Records with modeling code =>
>> Start
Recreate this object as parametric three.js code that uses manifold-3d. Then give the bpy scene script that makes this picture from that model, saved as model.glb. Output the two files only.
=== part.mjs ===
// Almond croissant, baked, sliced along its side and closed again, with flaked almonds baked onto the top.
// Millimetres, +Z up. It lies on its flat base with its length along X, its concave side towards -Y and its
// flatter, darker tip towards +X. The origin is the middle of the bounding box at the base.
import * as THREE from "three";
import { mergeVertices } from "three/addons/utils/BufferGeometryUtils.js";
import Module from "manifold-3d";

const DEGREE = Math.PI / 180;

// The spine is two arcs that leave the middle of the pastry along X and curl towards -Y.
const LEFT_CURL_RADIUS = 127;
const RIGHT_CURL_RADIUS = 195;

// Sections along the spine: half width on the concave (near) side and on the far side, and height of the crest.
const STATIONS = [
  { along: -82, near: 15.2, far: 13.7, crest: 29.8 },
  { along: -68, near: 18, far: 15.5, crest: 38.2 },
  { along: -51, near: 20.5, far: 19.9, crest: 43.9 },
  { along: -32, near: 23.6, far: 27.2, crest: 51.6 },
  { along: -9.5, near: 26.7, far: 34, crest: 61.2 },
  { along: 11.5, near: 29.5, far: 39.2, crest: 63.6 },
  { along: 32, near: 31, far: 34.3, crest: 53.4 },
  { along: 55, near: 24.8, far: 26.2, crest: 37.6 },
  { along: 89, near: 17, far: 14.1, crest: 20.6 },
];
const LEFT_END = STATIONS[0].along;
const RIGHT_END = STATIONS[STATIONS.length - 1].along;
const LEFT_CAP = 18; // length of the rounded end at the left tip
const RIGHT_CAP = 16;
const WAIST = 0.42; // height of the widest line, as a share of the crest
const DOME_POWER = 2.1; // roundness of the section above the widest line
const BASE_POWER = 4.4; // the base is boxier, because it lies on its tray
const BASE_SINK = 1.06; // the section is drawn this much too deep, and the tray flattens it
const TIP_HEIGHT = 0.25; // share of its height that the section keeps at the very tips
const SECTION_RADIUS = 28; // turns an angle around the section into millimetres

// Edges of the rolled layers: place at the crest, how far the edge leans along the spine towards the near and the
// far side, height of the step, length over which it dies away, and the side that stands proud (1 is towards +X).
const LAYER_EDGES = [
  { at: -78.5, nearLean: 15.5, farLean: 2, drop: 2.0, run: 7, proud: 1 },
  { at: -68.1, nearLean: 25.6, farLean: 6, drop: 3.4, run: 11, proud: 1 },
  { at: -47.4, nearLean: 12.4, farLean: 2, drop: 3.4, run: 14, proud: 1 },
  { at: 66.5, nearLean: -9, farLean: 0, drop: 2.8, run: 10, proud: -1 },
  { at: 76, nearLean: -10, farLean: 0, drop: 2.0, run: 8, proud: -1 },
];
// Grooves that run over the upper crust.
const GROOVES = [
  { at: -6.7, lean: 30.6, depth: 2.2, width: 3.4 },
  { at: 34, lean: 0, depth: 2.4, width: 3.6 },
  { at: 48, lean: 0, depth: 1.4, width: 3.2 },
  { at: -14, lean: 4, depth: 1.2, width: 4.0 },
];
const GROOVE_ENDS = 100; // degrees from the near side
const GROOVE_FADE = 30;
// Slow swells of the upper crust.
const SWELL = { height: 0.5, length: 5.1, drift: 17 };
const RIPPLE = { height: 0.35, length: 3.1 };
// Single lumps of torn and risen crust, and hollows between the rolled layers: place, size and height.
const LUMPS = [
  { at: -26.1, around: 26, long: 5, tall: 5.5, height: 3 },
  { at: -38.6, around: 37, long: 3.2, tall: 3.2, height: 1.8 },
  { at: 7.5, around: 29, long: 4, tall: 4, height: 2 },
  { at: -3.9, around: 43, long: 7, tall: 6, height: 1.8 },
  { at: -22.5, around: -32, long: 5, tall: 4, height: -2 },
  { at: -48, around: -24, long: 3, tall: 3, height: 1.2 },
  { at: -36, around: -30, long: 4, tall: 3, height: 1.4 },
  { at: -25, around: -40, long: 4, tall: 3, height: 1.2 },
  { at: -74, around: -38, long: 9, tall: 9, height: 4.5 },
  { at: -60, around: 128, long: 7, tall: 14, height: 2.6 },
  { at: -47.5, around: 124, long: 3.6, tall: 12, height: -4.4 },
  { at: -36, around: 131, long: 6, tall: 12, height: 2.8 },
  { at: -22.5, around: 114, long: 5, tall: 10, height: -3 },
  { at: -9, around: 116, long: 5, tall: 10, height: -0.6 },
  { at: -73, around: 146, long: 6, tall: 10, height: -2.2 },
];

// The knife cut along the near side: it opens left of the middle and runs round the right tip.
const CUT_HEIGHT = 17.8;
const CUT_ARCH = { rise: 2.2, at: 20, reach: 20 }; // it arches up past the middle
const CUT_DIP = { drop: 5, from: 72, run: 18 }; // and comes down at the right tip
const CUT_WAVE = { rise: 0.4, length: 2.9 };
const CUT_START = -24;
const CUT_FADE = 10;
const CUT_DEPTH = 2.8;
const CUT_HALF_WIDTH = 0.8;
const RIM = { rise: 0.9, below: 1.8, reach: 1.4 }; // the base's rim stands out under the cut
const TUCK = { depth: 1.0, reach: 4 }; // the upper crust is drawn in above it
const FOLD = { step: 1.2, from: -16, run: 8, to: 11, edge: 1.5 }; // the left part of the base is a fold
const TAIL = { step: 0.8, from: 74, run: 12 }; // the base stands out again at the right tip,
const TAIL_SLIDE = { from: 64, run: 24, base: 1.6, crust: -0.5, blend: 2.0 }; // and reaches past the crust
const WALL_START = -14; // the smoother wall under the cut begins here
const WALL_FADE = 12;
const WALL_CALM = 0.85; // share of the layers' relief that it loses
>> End
>> Start
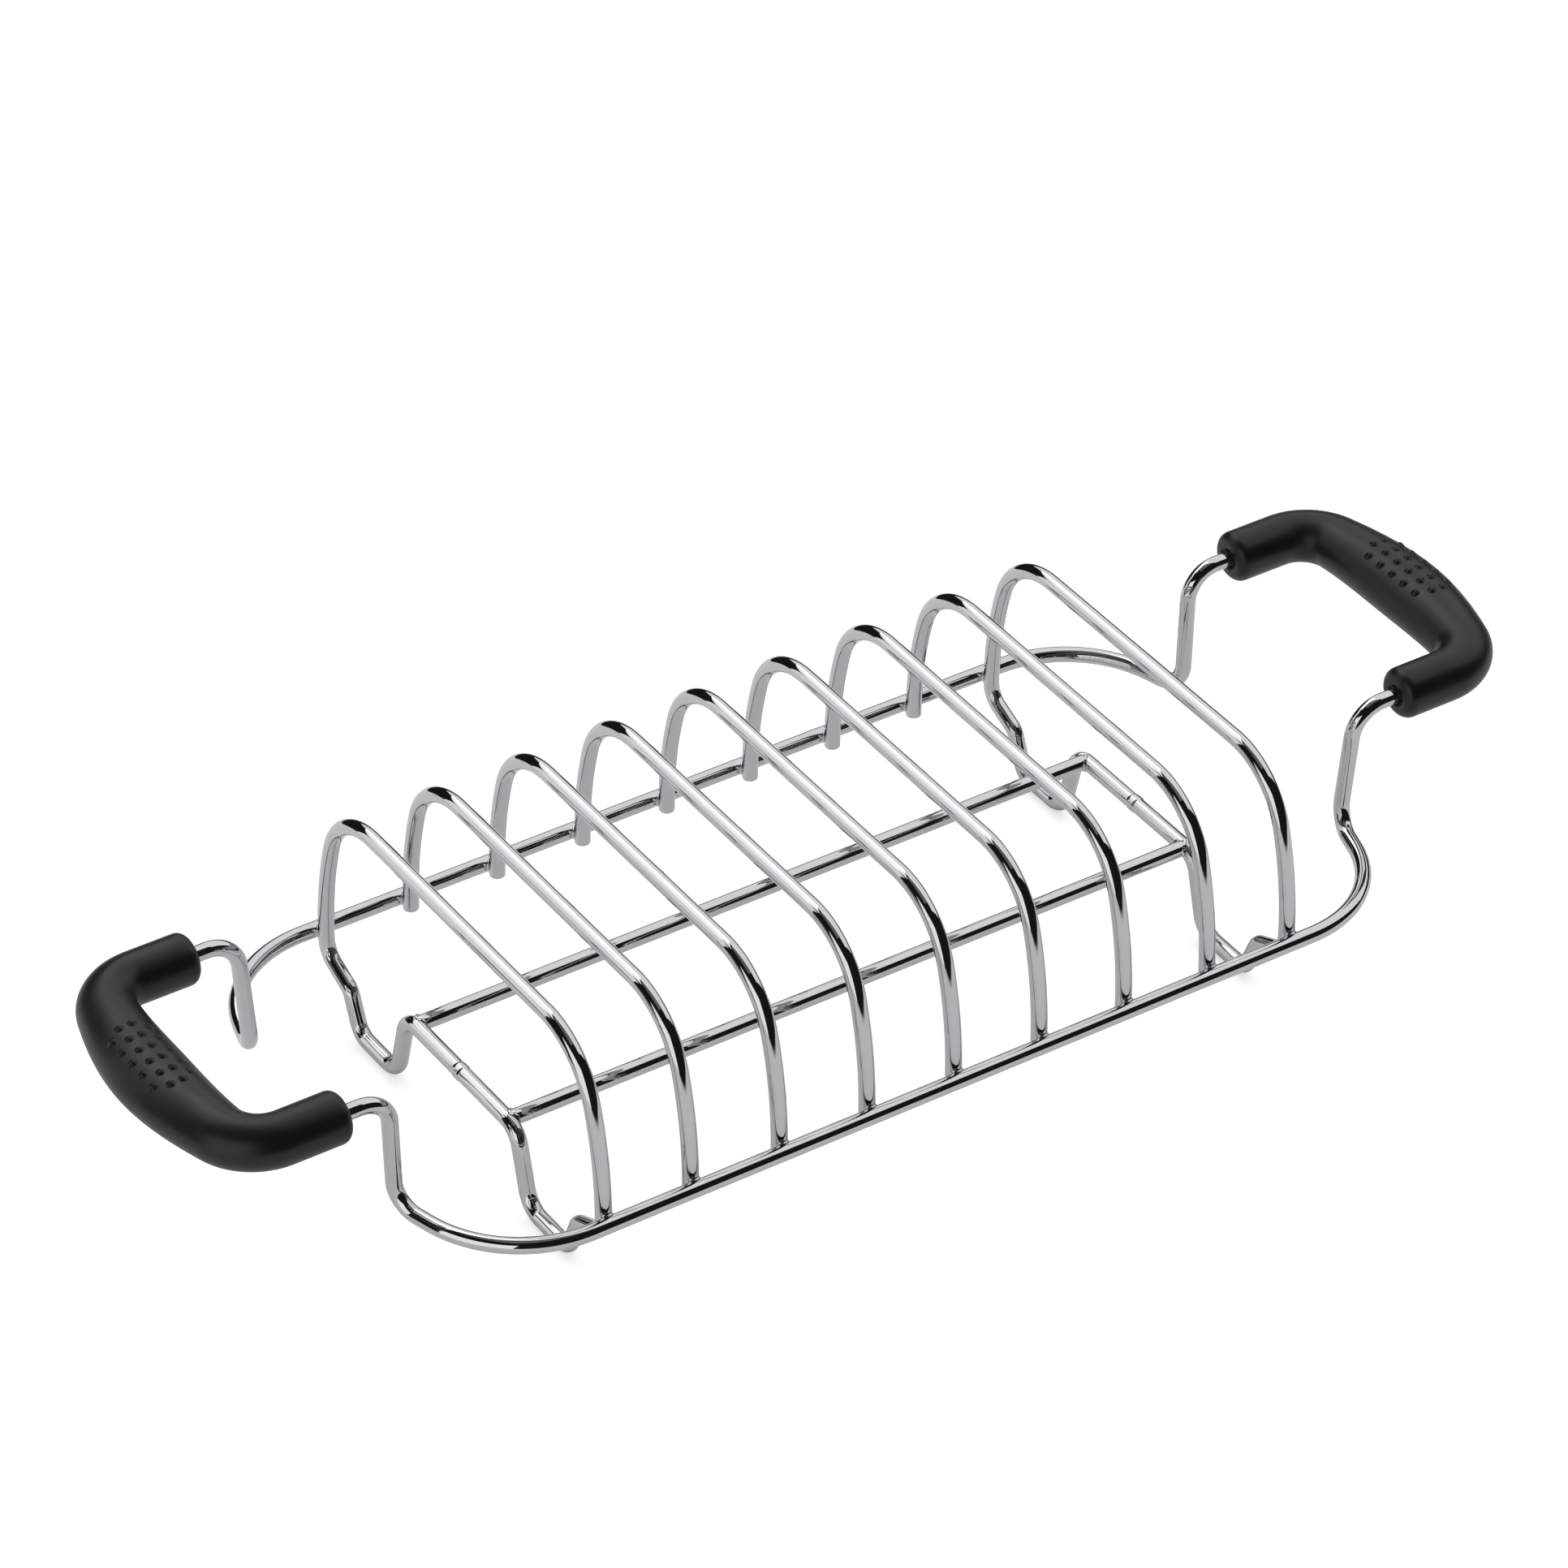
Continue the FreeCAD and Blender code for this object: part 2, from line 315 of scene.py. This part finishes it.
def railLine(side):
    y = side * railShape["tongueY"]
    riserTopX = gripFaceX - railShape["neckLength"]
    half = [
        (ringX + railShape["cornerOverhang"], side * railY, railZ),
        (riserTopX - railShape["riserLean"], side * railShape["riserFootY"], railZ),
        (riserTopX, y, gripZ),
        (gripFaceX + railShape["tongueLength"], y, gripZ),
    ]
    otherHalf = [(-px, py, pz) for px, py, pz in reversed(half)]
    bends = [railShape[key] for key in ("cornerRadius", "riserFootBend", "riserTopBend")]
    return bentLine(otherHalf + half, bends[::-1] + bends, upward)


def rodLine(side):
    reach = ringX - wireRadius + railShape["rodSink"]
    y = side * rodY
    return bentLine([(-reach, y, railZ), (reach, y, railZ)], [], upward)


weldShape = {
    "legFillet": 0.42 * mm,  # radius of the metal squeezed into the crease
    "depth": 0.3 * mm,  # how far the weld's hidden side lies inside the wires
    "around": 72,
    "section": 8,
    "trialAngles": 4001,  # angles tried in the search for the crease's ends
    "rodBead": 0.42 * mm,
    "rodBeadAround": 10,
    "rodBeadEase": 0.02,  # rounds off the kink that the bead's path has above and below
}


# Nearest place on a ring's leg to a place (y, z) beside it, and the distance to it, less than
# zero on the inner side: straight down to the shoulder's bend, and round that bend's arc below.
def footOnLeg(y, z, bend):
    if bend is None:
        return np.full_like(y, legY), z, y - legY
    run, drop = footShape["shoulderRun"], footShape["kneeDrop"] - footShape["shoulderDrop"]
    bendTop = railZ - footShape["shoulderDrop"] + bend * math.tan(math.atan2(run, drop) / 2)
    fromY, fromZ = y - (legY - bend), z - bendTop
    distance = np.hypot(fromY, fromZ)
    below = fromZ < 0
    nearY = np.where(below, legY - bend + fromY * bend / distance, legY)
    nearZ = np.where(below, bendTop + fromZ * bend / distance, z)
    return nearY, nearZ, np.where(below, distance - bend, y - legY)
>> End
Exercise objective =>
Both the line with "Recreate this object" and the line with "const DEGREE = Math.PI / 180;" belong in the answer; write them out exactly, with every line between.

Task solution =>
Recreate this object as parametric three.js code that uses manifold-3d. Then give the bpy scene script that makes this picture from that model, saved as model.glb. Output the two files only.
=== part.mjs ===
// Almond croissant, baked, sliced along its side and closed again, with flaked almonds baked onto the top.
// Millimetres, +Z up. It lies on its flat base with its length along X, its concave side towards -Y and its
// flatter, darker tip towards +X. The origin is the middle of the bounding box at the base.
import * as THREE from "three";
import { mergeVertices } from "three/addons/utils/BufferGeometryUtils.js";
import Module from "manifold-3d";

const DEGREE = Math.PI / 180;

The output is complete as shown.